Writer's picture: LemoncooksLemoncooks

My love for Italian food is always developing, I came across this recipe online and its one of my favourites now! The use of capers and anchovies give the tomato sauce a beautiful depth in flavour. It can be rustled up in no time, and is a sure crowd pleaser!


Ingredients: serves 4


400g dried spaghetti

4 cloves peeled garlic

4 tspn of capers

3 ripe tomatoes

Handful of Kalamata olives

2 tin of anchovies in olive oil (small tins)

¼ bunch flat leaf parsley

1 tspn chill flakes

1 tspn dried oregano

1 can of plum tomatoes

Parmesan (for garnish)

Fresh basil (for garnish)

Maldon see salt (only a pinch)

Cracked pepper


Olive oil

Method:


Boil up a pot of salted water, add spaghetti, once cooked chill under cold water and set aside.

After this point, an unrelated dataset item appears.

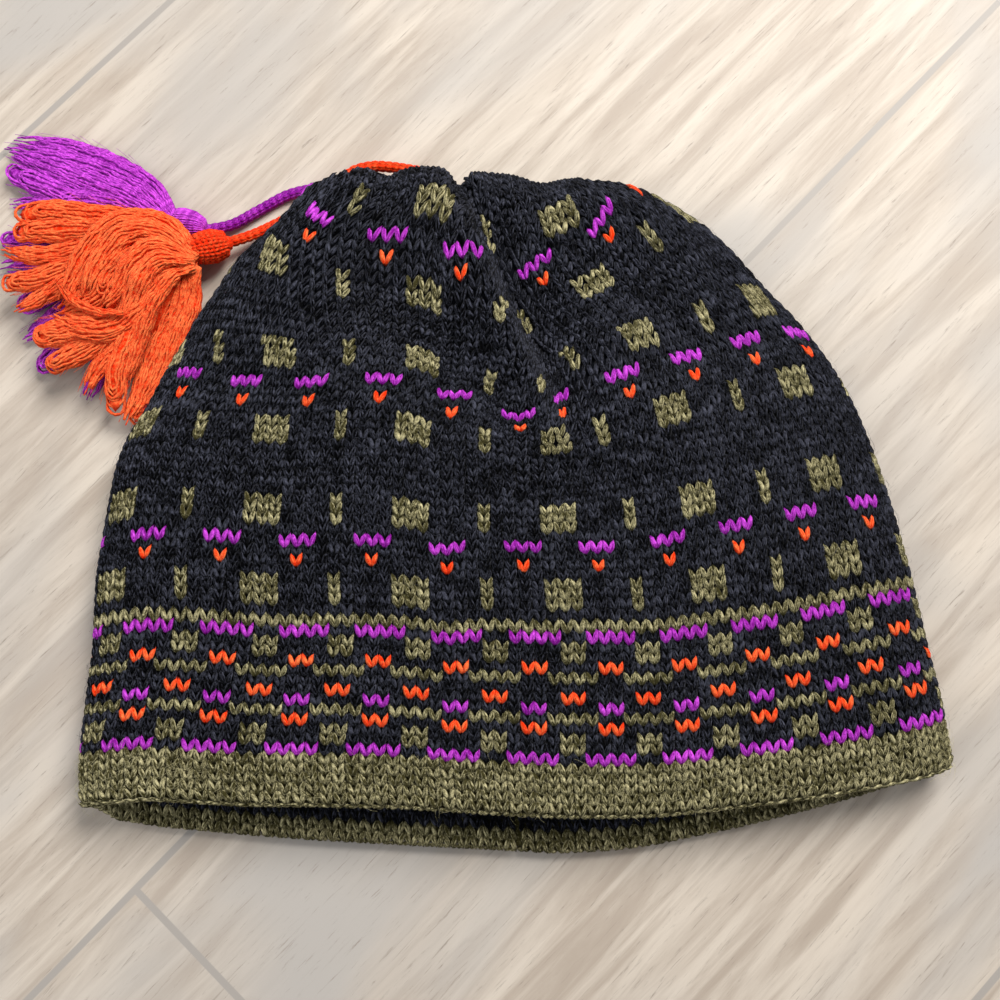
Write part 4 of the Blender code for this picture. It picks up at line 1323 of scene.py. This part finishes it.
def tassel_strands(table, locks, neck, seed):
    """Strands of every lock, side by side over its rounded back."""
    chance = np.random.default_rng(seed)
    heights = fan_heights(locks, neck)
    entry = placed(neck[0])
    parts = []
    for half, looped, root_level, tip_level, *route in table:
        route = [(entry[0] + x * TASSEL_LENGTH, entry[1] + y * TASSEL_LENGTH, 0.0) for x, y in route]
        middle = smooth_route(route, STRAND_STEP)
        share = np.linspace(0, 1, len(middle))
        low, high = heights(middle[:, :2])
        level = low + (high - low) * (root_level + (tip_level - root_level) * share)
        padded = np.pad(level, LEVEL_SMOOTHING, mode="edge")
        window = np.ones(2 * LEVEL_SMOOTHING + 1) / (2 * LEVEL_SMOOTHING + 1)
        middle[:, 2] = np.convolve(padded, window, mode="valid")
        profile = LOOPED_WIDTHS if looped else CUT_WIDTHS
        widths = half * TASSEL_LENGTH * np.interp(share, np.linspace(0, 1, 5), profile)
        middle[:, 2] = np.maximum(middle[:, 2], LOCK_PLUMPNESS * widths + 2 * STRAND_RADIUS)
        along, side, _ = line_frames(middle)
        parts.append(lock_body(middle, side, widths, LOOPED_BODY if looped else CUT_BODY))
        tone = 0.42 + chance.normal(0, 0.03)
        arc = half * TASSEL_LENGTH * (math.pi - 2 * LOWEST_STRAND) * (1 + LOCK_PLUMPNESS) / 2
        count = max(int(arc / (2 * STRAND_RADIUS * STRAND_SPACING)), 4)

        def strand_line(angle):
            drift = STRAND_WANDER * np.sin(2 * np.pi * (share * 1.7 + chance.random()))
            line = middle + side * (widths * np.cos(angle + drift))[:, None]
            line[:, 2] += LOCK_PLUMPNESS * widths * np.sin(angle + drift)
            return line

        for i in range(count):
            angle = LOWEST_STRAND + (math.pi - 2 * LOWEST_STRAND) * (i + 0.5 + chance.uniform(-0.3, 0.3)) / count
            line = strand_line(angle)
            if looped:
                if angle > math.pi / 2:
                    continue
                line = line[: len(line) - int(chance.integers(0, 5))]
                back = strand_line(math.pi - angle)[: len(line)][::-1]
                middle_point = (line[-1] + back[0]) / 2
                reach = np.linalg.norm(line[-1] - back[0]) / 2
                bends = np.linspace(0, np.pi, max(int(np.pi * reach / STRAND_STEP), 2) + 1)[1:-1]
                turn = middle_point + np.cos(bends)[:, None] * (line[-1] - middle_point)
                turn = turn + np.sin(bends)[:, None] * along[len(line) - 1] * reach
                line = np.concatenate([line, turn, back])
            else:
                line = line[: int(len(line) * chance.uniform(0.82, 1.0))]
            line = wavy(line, chance)
            line[:, 2] = np.maximum(line[:, 2], STRAND_RADIUS * 1.1)
            taper = np.interp(np.linspace(0, 1, len(line)), (0, 0.95, 1), (1, 1, 0.6))
            # Painted light: strands on top of the lock get a lighter tone than those on its sides.
            parts.append(tone_part(line, STRAND_RADIUS * taper, STRAND_SIDES,
                                   tone + 0.14 * math.sin(angle) + chance.normal(0, 0.05)))
        for _ in range(HAIRS):
            start = int(chance.integers(len(middle) // 4, len(middle) - 3))
            span = min(int(chance.integers(5, 12)), len(middle) - start)
            turn_out = chance.choice((-1.0, 1.0))
            away = turn_out * widths[start: start + span] * np.linspace(0.8, 1.5, span) ** 1.2
            hair = middle[start: start + span] + side[start: start + span] * away[:, None]
            hair[:, 2] = np.maximum(hair[:, 2] + 0.0015 * chance.random(), HAIR_RADIUS * 2)
            parts.append(tone_part(hair, HAIR_RADIUS, 3, tone))
    return parts


def neck_strands(line, radii, count, turns, chance):
    """Strands wound along the outside of a bound neck, over a smooth core whose darker tone is painted shade between
    them.
    """
    parts = [tone_part(line, radii - STRAND_RADIUS, 12, 0.22)]
    _, side, over = line_frames(line)
    for k in range(count):
        angle = 2 * np.pi * (k + chance.uniform(-0.2, 0.2)) / count + turns * 2 * np.pi * np.linspace(0, 1, len(line))
        path = line + (side * np.cos(angle)[:, None] + over * np.sin(angle)[:, None]) * radii[:, None]
        parts.append(tone_part(path, STRAND_RADIUS, STRAND_SIDES, 0.55 + chance.normal(0, 0.06)))
    return parts


NECK_ROW = 0.0016
NECK_WALES = 13
NECK_LEG_RADIUS = 0.00042
NECK_STRANDS = 34
NECK_TURNS = 0.12

for cord_name, bundles, locks, neck, yarn in (
    ("violet", VIOLET_BUNDLES, VIOLET_LOCKS, VIOLET_NECK, violet),
    ("orange", ORANGE_BUNDLES, ORANGE_LOCKS, ORANGE_NECK, orange),
):
    entry, bearing, length_share, radius_share, root_height = neck
    heading = math.radians(bearing)
    neck_line = []
    neck_radii = []
    for along, width in NECK_SECTIONS:
        ahead = along * length_share * TASSEL_LENGTH
        place = placed(entry) + np.array([math.cos(heading), math.sin(heading), 0.0]) * ahead
        place[2] += (root_height * CORD_DIAMETER - place[2]) * along
        neck_line.append(place)
        neck_radii.append(width * radius_share * TASSEL_LENGTH)
    neck_line = smooth_route(neck_line, STRAND_STEP / 2)
    neck_radii = np.interp(np.linspace(0, 1, len(neck_line)), [row[0] for row in NECK_SECTIONS], neck_radii)
    if cord_name == "violet":
        parts = neck_strands(neck_line, neck_radii, NECK_STRANDS, NECK_TURNS, np.random.default_rng(5))
    else:
        parts = knitted_tube(neck_line, neck_radii, NECK_ROW, NECK_WALES, NECK_LEG_RADIUS)
    points, faces, tones, uv = join_meshes(parts)
    neck_knit = fill_mesh(cord_name + "_neck_knit", points, faces, [yarn], None, {"tone": tones}, uv)
    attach(neck_knit, "root")
    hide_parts(cord_name + "_tassel")
    parts = [tassel_core(locks, neck)] + tassel_strands(bundles, locks, neck, len(cord_name))
    points, faces, tones, uv = join_meshes(parts)
    tassel = fill_mesh(cord_name + "_tassel_strands", points, faces, [yarn], None, {"tone": tones}, uv)
    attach(tassel, "root")
    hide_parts(cord_name + "_tassel")
    cord, line = cords[cord_name]

# Stray fibres: fine wool hairs that stand a little off the front of the crown and of the hem.
FIBRE_RADIUS = 0.000024
FIBRE_RISE = 0.0010
CROWN_FIBRE_ROWS = 56
CROWN_FIBRES = 30
HEM_FIBRE_ROWS = 9
HEM_FIBRES = 60
fibre_chance = np.random.default_rng(11)
front_places = np.where(RING_FRONT)[0][2:-2]


def fibres(points, above, count):
    """Bowed hairs at random places of one row over the front of the cloth."""
    picks = fibre_chance.choice(front_places, count)
    ways = [points[picks + 1] - points[picks - 1], above[picks] - points[picks]]
    across, rise = (way / np.linalg.norm(way, axis=1)[:, None] for way in ways)
    out = np.cross(across, rise)
    share = np.linspace(0, 1, 6)[:, None]
    parts = []
    for i in range(count):
        turn = fibre_chance.uniform(0, 2 * np.pi)
        length = fibre_chance.uniform(0.0015, 0.0042)
        bow = fibre_chance.uniform(-1.3, 1.3)
        ahead = across[i] * math.cos(turn) + rise[i] * math.sin(turn)
        aside = rise[i] * math.cos(turn) - across[i] * math.sin(turn)
        lift = FIBRE_RISE * fibre_chance.uniform(0.3, 1.0) * np.sin(np.pi * share * 0.8)
        line = points[picks[i]] + (ahead * share + aside * bow * share**2) * length + out[i] * lift
        hair, faces, uv = tube_mesh(line, FIBRE_RADIUS, 3)
        parts.append((hair, faces, np.full(len(hair), fibre_chance.uniform(0.5, 1.1)), uv))
    return parts


crown_hairs = []
for share in np.linspace(0.09, 0.97, CROWN_FIBRE_ROWS):
    crown_hairs += fibres(ring_points(share, 0.0), ring_points(share + 0.01, 0.0), CROWN_FIBRES)
hem_hairs = []
for share in np.linspace(0.1, 1.1, HEM_FIBRE_ROWS):
    hem_hairs += fibres(hem_points(share * HEM_DROP, 0.0), hem_points(share * HEM_DROP - 0.001, 0.0), HEM_FIBRES)
for piece_name, parts, yarn, node, slot in (
    ("crown_fibres", crown_hairs, charcoal, "crown", "crown_yarn"),
    ("hem_fibres", hem_hairs, olive, "brim", "brim_yarn"),
):
    points, faces, tones, uv = join_meshes(parts)
    stray = fill_mesh(piece_name, points, faces, [yarn], None, {"tone": tones}, uv)
    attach(stray, "root")
    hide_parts(node)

Next heat up a few good glugs of olive oil, add the thinly sliced garlic until slightly golden, add the chopped anchovies and cook for a minute until fragrant, now add the fresh chopped tomatoes, capers, chilli flakes and oregano, cook for a further 2-3 minutes and add the tinned plum tomatoes. Add half the amount of the Kalamata olives, chopped parsley and add to the sauce. Check for seasoning, it may only require a pinch of sea salt, but a good mount of cracked pepper. Once you are happy with the sauce, add the chilled spaghetti to the sauce, this should only take a couple of minutes, but do a taste check first. To garnish, the rest of the Kalamata olives, shaved parmesan and some picked basil. Enjoy!